Wednesday, November 26, 2003

IF IT SNOWS THAT STRETCH DOWN SOUTH WON'T EVER STAND THE STRAIN. I like Glen Campbell. Most news coverage of his recent arrest has focused on "Rhinestone Cowboy" (which Campbell is said to have sung in his cell), but I prefer to recall three other milestones: first, that he was a yeoman session guitarist who toured with the Champs ("Tequila") and the Beach Boys; second, that he was the star of "The Glen Campbell Goodtime Hour," a perfectly entertaining summer replacement for the Smothers Brothers back in the day; and third, that he did one of the few absolutely perfect pop records of the 20th Century, "Wichita Lineman."

That Jimmy Webb song is basically a dramatic fragment: a lineman in a barren stretch of the Great Plains during wintertime talks about the burdens of his business and the burdens of his love in alternating passages, but with a similar attitude: it's hard work, and things might go wrong at any time. It's pretty sophisticated for mainstream 60s pop, but it's the arrangement on this record that lifts it into glory. The orchestral sweeps and twang guitar are perfectly normal -- a little C&W, a little Living Strings -- but because the song is so weird, they actually promote rather than assuage a feeling of unease, like a haggard-looking guy at the end of a bar methodically peeling the labels off each of his beers. The main riff supports the feeling: the telegraphic guitar part, thin and insistent, cushioned in distant, ethereal strings.

Campbell fills his part beautifully: sincere and manly, not a complainer, just telling you where he's at. On those final high notes ("...still on the liiiiiiiiine") his voice is plaintive and sublime, and I imagine a lot of people who might have been puzzled by the lyrics heard those notes and suddenly understood everything.

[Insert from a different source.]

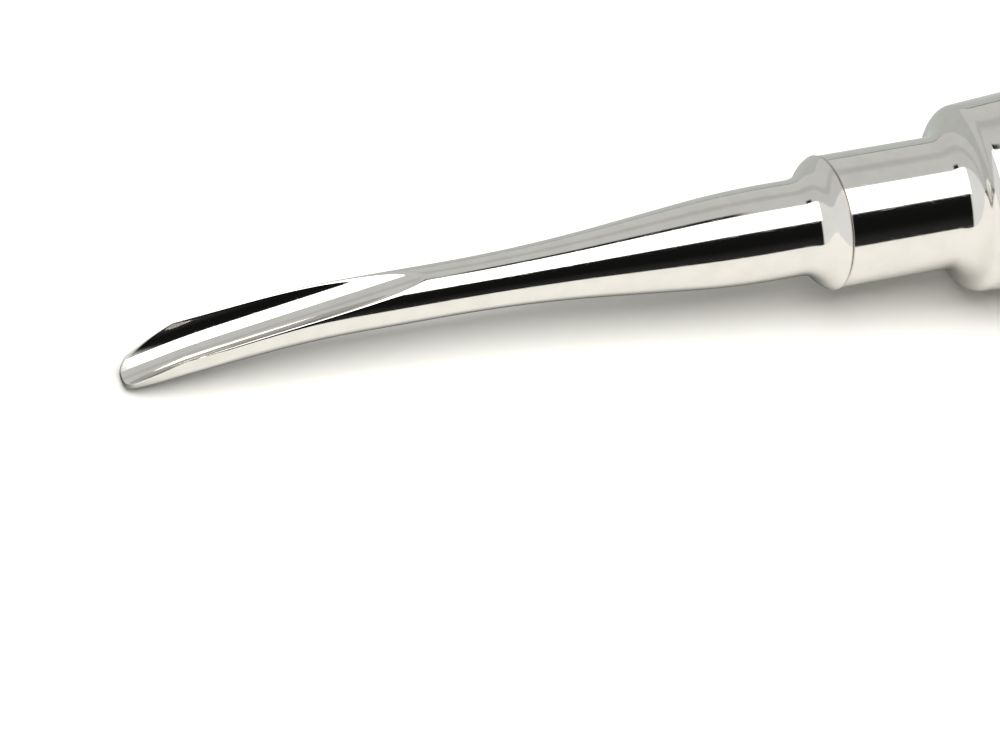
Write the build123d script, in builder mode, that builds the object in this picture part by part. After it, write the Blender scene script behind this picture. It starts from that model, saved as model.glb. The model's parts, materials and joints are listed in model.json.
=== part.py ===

His image is gentle (gentle on our minds?) but anyone who's knocked around the business as long as he has -- anyone who has been a session man and then a star and then a guy who occasionally had a hit but basically looked after royalty payments and played dinner shows at Branson -- is going to develop some sort of a dark side.
I mean, look at the guy:

Maybe this is where it all ended up for the "Wichita Lineman" guy, too. The job got to him, the woman got to him, he may have gotten a little physical during an argument and the goldurned troopers ran him in. Hell of a note.

Or maybe this will be a breakthrough for him. Maybe now that the mask has slipped, we'll be getting the dark Glen Campbell, doing Trent Reznor songs and hanging out with David Allan Coe. Why not? Like most of us, his depths are not half plumbed, though thanks to this little fender-bender we've had an intriguing glimpse.